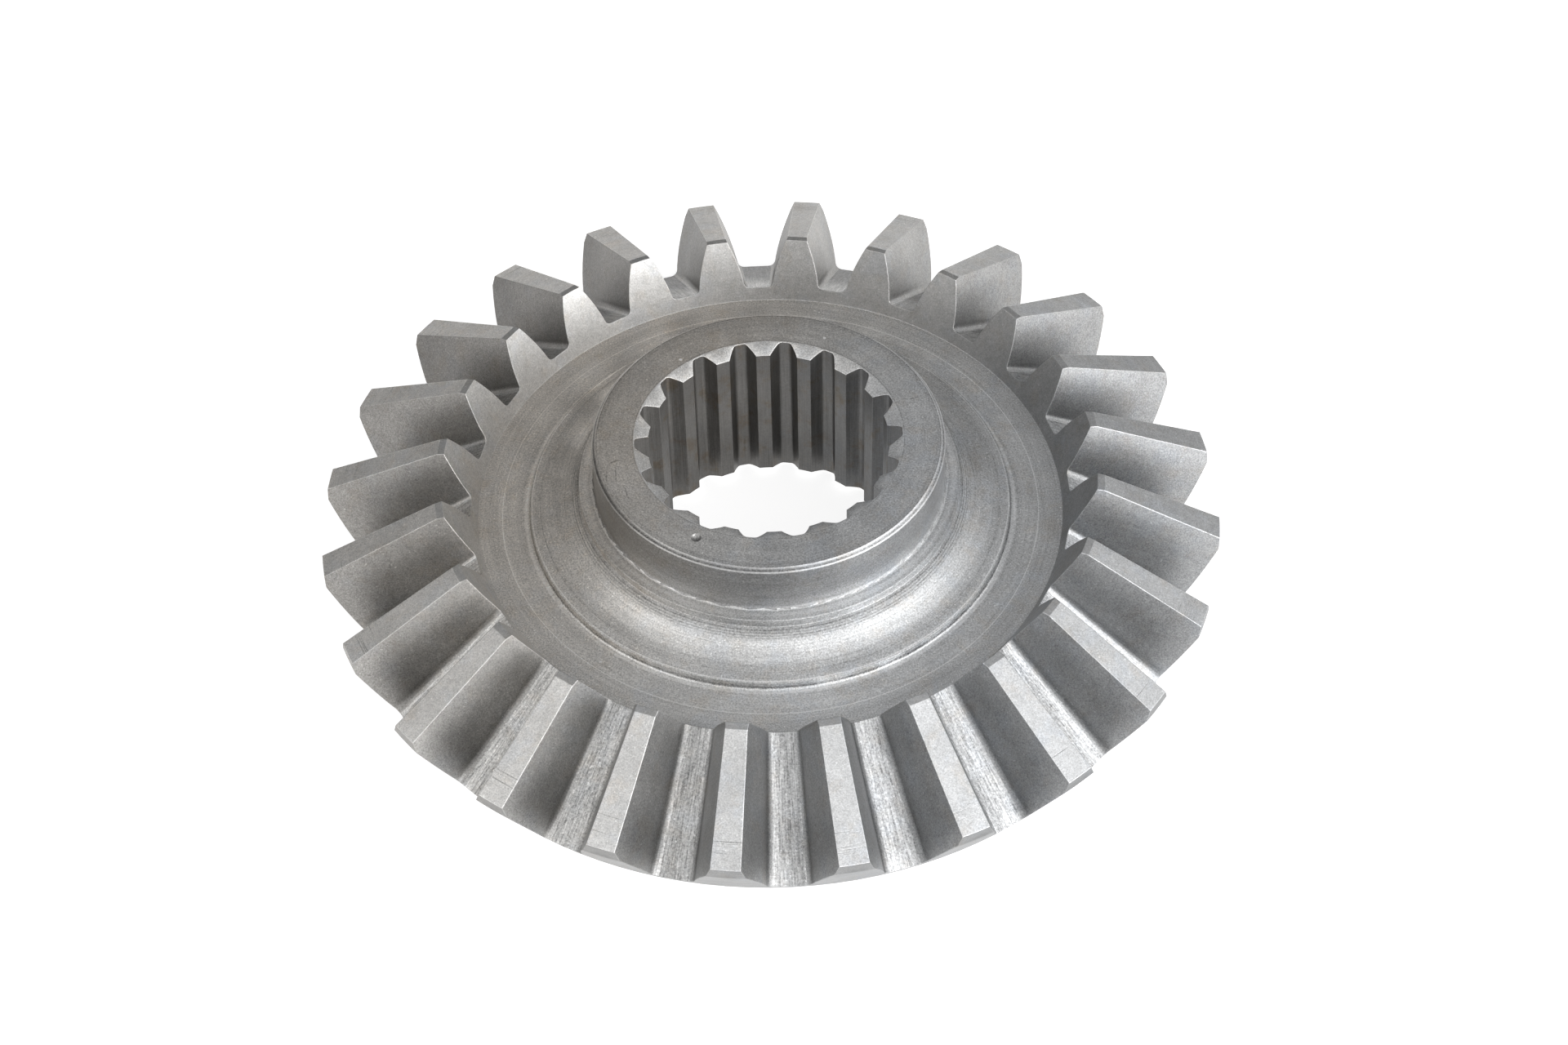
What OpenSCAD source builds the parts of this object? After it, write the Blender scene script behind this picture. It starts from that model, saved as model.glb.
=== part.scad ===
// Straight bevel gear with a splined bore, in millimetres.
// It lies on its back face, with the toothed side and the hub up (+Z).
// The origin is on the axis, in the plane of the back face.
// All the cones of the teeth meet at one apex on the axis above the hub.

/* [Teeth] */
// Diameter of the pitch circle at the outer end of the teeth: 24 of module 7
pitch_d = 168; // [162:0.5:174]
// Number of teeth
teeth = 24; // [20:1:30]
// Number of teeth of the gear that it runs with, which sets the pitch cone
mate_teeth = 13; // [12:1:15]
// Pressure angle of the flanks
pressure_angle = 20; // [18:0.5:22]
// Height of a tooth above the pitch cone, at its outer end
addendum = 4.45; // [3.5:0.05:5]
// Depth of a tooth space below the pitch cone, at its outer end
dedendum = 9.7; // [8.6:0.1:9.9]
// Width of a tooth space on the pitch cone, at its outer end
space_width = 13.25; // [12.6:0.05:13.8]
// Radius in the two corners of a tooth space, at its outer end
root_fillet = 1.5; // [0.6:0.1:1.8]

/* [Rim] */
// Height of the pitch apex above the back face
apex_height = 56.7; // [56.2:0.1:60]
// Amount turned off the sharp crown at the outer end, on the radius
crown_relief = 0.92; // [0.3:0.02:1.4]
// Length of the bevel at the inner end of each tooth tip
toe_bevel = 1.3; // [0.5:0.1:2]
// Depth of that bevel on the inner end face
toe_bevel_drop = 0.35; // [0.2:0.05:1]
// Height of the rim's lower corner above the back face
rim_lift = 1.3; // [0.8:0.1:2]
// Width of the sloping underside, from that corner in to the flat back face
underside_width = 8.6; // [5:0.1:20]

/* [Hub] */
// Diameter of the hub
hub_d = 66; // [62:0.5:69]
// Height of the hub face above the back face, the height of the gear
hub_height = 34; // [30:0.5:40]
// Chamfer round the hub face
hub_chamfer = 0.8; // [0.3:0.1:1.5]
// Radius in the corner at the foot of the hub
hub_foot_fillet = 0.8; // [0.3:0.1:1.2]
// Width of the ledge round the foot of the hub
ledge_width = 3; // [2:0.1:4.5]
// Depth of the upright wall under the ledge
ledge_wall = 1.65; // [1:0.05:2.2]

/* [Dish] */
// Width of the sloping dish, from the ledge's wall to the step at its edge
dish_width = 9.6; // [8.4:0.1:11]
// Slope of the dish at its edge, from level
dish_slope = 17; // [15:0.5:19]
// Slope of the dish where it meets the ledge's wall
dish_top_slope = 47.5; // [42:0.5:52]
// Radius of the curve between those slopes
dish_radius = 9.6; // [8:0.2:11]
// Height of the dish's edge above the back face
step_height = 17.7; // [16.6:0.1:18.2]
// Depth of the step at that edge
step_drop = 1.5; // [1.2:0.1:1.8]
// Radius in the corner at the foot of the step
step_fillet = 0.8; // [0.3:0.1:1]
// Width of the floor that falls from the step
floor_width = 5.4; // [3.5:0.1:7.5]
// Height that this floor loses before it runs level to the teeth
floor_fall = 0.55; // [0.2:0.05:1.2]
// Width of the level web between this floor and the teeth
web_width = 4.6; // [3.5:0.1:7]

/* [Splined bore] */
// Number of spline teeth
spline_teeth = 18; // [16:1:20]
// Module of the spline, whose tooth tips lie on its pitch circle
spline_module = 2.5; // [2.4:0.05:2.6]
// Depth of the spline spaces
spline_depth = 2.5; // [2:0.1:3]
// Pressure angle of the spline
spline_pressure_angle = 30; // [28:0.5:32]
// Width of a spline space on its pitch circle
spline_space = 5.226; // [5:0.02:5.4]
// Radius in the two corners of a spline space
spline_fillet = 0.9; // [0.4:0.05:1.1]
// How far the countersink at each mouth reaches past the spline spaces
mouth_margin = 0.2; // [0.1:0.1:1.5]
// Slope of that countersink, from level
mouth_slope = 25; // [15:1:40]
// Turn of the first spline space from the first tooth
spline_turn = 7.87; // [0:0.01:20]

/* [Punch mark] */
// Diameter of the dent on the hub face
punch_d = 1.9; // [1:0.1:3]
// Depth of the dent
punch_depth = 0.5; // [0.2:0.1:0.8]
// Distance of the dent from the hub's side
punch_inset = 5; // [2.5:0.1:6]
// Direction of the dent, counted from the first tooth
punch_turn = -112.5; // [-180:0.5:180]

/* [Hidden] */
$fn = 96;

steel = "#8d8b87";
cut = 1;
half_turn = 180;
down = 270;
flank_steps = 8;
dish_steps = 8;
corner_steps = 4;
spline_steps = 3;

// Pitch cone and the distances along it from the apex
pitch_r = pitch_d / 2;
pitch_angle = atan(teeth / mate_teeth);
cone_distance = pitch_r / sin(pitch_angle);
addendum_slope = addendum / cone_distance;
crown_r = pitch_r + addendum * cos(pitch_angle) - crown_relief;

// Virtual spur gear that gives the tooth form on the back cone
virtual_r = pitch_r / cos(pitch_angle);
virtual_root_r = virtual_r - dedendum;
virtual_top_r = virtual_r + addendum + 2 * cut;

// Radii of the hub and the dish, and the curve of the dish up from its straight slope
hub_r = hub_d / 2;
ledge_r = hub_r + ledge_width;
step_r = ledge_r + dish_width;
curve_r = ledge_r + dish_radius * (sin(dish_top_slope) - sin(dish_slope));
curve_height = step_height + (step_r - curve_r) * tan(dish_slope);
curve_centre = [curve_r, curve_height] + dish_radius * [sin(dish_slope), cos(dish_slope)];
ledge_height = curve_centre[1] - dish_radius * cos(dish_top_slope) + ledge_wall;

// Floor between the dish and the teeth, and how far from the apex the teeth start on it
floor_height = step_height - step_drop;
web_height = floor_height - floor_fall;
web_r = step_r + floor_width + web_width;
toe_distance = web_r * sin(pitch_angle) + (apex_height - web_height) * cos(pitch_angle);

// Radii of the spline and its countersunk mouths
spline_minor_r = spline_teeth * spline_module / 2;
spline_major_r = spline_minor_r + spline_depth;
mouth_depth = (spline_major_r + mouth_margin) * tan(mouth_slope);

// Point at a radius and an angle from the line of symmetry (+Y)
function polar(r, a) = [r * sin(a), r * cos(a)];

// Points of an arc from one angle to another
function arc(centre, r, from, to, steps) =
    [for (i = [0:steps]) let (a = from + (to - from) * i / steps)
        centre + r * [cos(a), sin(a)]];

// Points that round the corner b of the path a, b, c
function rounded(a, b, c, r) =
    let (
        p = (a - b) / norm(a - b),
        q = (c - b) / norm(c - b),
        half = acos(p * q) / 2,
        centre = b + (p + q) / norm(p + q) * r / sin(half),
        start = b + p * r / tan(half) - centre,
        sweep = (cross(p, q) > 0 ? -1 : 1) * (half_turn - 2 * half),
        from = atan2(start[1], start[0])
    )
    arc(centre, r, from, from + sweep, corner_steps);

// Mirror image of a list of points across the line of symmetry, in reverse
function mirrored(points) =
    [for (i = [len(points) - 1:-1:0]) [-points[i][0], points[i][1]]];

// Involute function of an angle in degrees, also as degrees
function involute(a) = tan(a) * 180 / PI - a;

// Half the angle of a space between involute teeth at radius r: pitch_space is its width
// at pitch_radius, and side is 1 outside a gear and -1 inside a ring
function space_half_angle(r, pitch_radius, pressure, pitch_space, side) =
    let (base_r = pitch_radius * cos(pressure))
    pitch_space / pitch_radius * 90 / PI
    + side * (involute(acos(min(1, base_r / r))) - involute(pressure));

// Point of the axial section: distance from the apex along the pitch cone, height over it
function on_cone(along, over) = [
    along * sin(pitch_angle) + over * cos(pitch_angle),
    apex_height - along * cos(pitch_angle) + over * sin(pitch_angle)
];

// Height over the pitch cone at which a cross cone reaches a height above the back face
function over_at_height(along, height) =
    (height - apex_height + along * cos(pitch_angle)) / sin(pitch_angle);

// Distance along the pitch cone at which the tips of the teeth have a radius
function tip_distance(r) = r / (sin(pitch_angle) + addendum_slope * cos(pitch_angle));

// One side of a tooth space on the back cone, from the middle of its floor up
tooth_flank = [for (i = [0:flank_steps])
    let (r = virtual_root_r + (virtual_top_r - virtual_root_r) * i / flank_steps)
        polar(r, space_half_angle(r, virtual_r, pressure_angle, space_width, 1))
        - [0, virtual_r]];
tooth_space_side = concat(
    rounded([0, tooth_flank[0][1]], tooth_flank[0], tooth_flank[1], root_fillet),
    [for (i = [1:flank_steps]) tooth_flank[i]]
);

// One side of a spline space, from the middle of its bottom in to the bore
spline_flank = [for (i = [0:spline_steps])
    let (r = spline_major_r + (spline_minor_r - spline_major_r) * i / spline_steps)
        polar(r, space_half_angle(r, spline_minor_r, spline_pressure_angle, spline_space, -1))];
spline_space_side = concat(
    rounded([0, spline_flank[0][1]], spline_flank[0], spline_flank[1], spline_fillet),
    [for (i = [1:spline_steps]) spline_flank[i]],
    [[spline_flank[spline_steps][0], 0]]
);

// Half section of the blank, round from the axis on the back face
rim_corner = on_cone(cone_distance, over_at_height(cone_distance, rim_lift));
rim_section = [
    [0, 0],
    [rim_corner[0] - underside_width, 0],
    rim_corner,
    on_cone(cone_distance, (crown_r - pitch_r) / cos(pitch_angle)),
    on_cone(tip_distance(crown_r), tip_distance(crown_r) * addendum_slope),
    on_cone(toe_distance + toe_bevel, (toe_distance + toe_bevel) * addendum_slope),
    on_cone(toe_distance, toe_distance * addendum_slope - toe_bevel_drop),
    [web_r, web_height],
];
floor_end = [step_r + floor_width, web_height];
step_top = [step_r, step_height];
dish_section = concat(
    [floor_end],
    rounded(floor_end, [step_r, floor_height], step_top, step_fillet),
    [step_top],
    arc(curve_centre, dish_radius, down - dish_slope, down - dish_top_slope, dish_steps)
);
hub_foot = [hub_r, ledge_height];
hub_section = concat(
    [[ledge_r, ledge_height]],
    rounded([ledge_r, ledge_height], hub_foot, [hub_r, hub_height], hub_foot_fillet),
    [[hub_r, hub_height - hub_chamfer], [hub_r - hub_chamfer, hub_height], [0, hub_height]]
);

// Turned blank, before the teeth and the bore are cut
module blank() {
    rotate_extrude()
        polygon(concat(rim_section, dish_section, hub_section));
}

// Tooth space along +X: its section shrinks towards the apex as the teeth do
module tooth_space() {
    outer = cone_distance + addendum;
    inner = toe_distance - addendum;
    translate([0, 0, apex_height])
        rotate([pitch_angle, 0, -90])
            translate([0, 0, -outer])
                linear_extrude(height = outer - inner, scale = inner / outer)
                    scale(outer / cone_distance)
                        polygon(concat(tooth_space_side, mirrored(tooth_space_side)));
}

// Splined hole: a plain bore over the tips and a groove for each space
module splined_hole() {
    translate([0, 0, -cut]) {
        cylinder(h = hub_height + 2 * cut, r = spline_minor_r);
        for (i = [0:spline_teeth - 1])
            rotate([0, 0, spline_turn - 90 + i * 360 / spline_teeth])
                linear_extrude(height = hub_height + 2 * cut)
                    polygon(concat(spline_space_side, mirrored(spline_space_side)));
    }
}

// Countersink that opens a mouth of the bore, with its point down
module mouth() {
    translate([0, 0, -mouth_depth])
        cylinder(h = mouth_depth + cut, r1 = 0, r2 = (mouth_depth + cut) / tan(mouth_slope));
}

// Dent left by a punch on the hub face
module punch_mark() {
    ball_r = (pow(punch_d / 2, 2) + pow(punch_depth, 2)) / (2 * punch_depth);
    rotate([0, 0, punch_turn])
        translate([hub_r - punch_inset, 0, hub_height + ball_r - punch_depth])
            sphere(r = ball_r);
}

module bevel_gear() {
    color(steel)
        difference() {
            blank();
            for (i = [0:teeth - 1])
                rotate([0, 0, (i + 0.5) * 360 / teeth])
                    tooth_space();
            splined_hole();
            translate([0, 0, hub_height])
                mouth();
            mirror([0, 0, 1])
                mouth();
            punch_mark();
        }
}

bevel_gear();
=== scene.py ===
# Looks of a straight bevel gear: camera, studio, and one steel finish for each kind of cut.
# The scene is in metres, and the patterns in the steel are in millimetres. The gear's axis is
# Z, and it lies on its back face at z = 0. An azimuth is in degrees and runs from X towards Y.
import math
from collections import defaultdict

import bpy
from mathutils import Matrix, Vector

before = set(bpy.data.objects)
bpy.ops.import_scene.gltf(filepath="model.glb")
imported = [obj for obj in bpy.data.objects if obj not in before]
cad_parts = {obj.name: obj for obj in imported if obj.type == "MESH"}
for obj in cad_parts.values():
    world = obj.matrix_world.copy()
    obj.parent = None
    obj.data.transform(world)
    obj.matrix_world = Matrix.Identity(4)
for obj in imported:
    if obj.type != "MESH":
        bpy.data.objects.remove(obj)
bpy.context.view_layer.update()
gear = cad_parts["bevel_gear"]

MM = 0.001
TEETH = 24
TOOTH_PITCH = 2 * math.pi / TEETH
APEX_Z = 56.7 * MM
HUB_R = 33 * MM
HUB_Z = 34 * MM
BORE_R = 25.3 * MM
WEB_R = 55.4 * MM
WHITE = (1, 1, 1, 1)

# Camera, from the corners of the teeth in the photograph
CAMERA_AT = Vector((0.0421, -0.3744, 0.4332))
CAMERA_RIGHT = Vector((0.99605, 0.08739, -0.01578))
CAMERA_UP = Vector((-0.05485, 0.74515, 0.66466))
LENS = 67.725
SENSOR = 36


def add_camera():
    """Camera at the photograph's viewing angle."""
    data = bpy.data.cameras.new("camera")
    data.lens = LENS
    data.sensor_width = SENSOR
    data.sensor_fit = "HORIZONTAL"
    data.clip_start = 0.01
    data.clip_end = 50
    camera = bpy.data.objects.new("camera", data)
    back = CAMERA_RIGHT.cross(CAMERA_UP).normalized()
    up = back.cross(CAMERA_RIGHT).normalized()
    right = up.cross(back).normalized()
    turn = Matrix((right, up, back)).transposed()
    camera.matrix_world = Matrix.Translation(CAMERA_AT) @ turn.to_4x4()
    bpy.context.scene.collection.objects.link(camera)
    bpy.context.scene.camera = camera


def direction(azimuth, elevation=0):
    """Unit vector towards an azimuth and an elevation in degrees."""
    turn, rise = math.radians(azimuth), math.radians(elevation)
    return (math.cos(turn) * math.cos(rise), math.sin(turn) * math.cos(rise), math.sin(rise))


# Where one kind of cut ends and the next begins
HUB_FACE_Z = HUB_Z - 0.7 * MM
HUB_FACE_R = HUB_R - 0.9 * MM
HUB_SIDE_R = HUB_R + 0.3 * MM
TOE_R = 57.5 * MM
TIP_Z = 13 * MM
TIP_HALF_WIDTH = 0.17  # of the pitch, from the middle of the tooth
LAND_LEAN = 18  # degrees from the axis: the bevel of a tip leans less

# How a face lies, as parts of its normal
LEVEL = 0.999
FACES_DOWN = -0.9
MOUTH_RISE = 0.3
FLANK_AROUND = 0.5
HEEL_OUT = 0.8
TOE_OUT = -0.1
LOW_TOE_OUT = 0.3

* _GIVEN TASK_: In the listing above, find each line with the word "data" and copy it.

* _SOLUTION_:
before = set(bpy.data.objects)
imported = [obj for obj in bpy.data.objects if obj not in before]
    obj.data.transform(world)
        bpy.data.objects.remove(obj)
    data = bpy.data.cameras.new("camera")
    data.lens = LENS
    data.sensor_width = SENSOR
    data.sensor_fit = "HORIZONTAL"
    data.clip_start = 0.01
    data.clip_end = 50
    camera = bpy.data.objects.new("camera", data)